▶ PROBLEM DETAILS: Print the first line of the material below and each line after it, exactly as written, ending with the line that contains "a flat surface.".

━━━━━ SUPPLIED INFORMATION

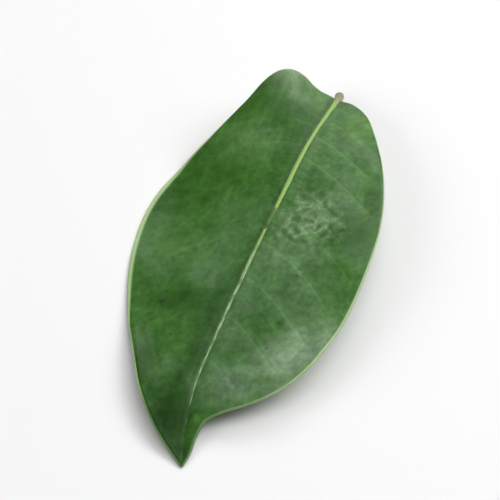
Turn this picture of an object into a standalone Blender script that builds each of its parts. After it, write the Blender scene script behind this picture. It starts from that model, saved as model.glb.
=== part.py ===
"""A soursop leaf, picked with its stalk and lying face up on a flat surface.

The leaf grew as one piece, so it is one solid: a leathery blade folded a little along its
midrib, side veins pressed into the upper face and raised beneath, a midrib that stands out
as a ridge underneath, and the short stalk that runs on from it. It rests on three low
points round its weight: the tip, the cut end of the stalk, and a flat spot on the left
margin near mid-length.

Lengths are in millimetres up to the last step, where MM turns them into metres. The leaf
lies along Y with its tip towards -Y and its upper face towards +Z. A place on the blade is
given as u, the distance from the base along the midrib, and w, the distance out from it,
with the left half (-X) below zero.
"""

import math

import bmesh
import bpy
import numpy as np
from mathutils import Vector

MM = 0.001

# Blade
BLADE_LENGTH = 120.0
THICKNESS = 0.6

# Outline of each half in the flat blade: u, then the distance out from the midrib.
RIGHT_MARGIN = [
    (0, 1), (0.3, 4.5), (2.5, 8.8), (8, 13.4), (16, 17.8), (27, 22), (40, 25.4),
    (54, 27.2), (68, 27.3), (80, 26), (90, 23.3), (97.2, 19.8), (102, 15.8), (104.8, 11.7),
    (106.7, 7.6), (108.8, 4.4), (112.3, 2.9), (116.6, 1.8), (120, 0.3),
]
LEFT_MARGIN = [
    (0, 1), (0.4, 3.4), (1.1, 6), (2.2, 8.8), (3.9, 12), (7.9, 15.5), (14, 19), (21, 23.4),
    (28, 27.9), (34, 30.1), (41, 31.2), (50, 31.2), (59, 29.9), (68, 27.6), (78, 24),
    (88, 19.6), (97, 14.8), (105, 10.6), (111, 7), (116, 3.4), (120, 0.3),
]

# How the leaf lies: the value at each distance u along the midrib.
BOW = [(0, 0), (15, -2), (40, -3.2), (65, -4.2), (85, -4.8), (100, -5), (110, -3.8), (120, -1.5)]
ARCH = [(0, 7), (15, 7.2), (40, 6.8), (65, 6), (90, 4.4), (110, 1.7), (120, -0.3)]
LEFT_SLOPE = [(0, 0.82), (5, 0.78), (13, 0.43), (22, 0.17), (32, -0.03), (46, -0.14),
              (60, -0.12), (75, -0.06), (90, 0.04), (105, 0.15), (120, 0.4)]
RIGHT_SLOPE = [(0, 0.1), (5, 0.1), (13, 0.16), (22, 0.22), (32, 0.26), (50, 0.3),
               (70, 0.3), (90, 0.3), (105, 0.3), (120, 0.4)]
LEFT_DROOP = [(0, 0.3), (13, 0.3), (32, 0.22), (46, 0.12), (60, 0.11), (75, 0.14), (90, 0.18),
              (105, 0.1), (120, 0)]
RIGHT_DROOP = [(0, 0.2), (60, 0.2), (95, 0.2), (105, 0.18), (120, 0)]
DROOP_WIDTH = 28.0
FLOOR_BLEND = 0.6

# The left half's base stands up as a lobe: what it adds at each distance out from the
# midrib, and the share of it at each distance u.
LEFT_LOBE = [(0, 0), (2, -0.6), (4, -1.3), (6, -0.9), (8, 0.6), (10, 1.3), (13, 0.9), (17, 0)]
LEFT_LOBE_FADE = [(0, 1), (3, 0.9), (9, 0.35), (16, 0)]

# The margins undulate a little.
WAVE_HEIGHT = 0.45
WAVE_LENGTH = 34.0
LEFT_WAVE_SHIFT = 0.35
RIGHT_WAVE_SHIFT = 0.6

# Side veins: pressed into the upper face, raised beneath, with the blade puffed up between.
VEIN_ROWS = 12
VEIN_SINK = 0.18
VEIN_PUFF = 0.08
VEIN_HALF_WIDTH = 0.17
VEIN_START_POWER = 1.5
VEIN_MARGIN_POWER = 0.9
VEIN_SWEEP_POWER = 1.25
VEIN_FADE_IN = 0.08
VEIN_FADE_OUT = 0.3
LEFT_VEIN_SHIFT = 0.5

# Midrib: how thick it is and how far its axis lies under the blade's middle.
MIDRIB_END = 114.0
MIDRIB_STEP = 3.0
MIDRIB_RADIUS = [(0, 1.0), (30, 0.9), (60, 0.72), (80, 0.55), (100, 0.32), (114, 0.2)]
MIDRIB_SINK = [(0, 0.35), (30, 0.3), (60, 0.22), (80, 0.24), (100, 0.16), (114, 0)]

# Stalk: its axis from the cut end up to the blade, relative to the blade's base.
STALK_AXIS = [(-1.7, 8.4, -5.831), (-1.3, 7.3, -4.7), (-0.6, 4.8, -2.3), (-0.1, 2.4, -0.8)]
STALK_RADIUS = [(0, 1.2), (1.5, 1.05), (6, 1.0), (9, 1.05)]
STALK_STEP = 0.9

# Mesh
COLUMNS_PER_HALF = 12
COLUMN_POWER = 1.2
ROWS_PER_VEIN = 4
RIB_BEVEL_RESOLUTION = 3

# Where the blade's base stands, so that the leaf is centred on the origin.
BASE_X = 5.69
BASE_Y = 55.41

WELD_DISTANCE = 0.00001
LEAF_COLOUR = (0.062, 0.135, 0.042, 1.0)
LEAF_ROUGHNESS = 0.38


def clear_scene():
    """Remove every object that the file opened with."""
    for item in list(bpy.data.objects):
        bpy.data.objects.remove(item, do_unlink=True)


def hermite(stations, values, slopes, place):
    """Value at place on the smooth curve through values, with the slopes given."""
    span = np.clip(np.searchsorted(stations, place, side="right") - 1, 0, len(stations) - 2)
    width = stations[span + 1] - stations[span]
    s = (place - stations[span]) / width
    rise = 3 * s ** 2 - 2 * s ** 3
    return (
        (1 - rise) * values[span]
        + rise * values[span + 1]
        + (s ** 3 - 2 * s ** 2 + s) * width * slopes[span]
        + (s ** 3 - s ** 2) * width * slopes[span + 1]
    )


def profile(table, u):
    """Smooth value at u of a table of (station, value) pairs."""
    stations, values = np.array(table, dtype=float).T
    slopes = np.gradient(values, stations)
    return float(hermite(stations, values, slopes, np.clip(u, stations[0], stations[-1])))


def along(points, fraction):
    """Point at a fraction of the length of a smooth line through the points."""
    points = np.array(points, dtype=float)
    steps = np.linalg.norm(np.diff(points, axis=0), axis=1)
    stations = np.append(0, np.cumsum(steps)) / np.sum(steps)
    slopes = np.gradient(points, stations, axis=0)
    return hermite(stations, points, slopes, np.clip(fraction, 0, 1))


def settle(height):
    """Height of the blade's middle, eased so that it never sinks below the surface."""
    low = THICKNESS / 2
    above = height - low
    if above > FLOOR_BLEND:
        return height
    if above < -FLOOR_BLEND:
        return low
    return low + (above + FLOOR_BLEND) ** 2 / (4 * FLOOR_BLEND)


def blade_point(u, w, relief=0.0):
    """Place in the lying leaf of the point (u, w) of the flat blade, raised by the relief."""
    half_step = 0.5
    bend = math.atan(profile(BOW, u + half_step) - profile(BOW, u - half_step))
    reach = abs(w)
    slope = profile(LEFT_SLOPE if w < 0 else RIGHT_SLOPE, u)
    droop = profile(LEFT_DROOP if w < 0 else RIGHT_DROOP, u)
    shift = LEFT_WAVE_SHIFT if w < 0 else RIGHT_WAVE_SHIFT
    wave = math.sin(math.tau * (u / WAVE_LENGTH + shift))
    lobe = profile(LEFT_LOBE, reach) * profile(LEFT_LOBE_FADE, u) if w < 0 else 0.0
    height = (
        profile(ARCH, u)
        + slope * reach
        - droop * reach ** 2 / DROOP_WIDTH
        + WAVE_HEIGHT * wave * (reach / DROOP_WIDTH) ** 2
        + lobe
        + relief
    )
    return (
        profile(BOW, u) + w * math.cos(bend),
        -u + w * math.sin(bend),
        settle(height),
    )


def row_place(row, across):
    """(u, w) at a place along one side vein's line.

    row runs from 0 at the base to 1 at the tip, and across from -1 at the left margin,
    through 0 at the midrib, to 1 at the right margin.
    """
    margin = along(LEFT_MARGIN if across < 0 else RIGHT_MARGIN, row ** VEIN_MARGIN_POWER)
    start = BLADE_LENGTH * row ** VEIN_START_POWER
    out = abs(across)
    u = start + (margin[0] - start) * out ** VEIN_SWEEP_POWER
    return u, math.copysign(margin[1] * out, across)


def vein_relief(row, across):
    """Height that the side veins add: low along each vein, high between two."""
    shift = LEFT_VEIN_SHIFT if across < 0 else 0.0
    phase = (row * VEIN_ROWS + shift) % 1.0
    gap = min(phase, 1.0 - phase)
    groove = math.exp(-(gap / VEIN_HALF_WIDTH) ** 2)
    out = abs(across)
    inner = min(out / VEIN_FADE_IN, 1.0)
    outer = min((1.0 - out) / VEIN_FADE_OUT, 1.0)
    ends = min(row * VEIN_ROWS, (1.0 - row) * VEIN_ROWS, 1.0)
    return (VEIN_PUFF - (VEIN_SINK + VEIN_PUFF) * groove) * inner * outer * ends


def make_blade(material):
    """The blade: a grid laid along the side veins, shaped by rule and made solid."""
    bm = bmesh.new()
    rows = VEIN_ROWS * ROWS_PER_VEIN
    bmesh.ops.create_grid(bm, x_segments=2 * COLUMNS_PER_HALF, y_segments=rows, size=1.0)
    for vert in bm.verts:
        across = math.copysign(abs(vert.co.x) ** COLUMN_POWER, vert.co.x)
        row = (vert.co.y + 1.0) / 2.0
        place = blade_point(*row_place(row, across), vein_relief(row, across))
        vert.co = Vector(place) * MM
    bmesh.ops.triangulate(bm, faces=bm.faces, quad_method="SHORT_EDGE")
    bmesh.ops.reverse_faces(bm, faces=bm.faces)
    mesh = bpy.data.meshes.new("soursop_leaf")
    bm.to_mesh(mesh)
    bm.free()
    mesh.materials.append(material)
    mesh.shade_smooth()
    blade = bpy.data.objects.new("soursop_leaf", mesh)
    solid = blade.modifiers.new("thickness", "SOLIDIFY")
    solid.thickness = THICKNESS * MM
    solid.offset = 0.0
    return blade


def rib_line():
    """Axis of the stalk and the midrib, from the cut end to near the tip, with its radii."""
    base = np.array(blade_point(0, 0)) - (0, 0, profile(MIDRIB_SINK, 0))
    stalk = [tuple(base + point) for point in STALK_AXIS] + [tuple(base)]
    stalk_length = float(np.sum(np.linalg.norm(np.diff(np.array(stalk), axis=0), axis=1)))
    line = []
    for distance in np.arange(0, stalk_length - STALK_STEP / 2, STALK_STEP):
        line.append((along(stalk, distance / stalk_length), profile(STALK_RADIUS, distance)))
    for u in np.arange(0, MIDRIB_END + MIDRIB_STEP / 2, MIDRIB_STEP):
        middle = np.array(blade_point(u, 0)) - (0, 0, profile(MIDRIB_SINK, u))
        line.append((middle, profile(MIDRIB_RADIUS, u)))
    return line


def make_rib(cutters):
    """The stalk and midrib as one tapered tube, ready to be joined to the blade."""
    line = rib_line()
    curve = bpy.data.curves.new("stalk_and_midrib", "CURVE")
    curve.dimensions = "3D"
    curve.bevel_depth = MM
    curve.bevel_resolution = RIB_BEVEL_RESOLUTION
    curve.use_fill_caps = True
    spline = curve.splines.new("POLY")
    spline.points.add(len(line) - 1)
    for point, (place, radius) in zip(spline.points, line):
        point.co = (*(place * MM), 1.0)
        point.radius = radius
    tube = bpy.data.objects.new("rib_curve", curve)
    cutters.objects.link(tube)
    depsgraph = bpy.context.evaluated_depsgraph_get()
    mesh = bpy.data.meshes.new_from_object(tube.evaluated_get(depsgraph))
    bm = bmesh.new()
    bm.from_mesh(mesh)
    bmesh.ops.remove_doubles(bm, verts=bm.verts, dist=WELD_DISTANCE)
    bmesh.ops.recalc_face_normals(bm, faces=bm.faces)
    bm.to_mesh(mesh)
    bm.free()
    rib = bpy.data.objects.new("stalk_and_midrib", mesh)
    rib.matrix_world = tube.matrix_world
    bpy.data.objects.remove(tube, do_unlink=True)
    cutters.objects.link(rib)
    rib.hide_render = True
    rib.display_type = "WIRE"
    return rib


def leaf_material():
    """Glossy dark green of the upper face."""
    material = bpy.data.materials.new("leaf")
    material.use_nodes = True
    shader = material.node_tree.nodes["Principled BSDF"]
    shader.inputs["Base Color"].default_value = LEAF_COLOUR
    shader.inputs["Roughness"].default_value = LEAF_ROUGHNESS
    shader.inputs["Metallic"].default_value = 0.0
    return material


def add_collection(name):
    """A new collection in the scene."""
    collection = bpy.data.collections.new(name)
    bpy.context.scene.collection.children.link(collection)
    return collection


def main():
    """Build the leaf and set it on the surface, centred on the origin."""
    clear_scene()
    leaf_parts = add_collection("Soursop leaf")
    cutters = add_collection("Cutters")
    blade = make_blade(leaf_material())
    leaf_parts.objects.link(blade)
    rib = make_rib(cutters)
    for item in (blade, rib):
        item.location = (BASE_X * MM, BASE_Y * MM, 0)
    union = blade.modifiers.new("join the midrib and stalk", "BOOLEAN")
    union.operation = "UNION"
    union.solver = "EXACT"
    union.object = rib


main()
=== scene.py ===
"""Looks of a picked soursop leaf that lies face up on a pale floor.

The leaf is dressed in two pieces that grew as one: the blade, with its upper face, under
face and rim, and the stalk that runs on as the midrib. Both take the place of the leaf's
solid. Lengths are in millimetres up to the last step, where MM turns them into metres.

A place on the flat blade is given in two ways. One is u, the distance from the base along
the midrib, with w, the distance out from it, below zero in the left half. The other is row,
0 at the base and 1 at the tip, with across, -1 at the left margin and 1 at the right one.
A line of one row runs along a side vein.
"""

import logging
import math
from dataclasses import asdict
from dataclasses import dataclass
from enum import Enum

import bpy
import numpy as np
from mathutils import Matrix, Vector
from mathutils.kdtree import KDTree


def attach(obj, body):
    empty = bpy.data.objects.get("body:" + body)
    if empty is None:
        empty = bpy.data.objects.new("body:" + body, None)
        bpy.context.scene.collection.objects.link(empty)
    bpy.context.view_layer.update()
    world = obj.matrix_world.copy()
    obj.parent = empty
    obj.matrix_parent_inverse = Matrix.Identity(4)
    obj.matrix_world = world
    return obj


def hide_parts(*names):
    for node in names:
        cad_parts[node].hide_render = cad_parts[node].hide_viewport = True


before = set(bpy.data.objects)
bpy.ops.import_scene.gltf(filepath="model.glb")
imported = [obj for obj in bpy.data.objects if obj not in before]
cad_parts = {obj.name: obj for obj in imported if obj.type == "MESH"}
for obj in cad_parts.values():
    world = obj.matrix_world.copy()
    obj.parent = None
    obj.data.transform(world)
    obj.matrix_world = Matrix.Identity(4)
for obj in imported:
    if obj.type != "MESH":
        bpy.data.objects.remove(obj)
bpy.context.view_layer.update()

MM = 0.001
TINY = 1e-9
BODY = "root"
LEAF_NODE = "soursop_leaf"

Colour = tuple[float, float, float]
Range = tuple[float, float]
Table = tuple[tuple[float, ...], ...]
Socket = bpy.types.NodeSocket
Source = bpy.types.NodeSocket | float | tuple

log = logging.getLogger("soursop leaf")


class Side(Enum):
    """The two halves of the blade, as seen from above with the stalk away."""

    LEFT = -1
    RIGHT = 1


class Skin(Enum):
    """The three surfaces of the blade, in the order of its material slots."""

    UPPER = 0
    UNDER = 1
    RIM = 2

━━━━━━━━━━

▶ ANSWER TO THE TASK:
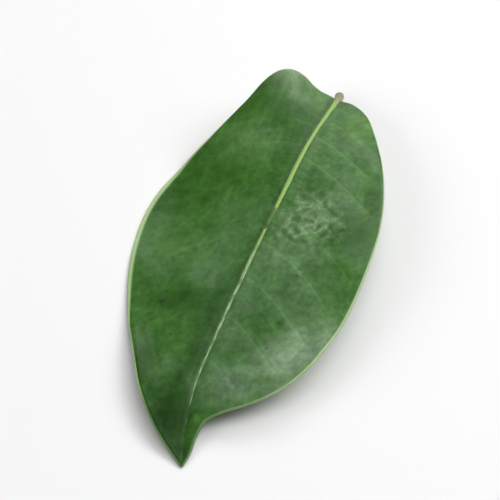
Turn this picture of an object into a standalone Blender script that builds each of its parts. After it, write the Blender scene script behind this picture. It starts from that model, saved as model.glb.
=== part.py ===
"""A soursop leaf, picked with its stalk and lying face up on a flat surface.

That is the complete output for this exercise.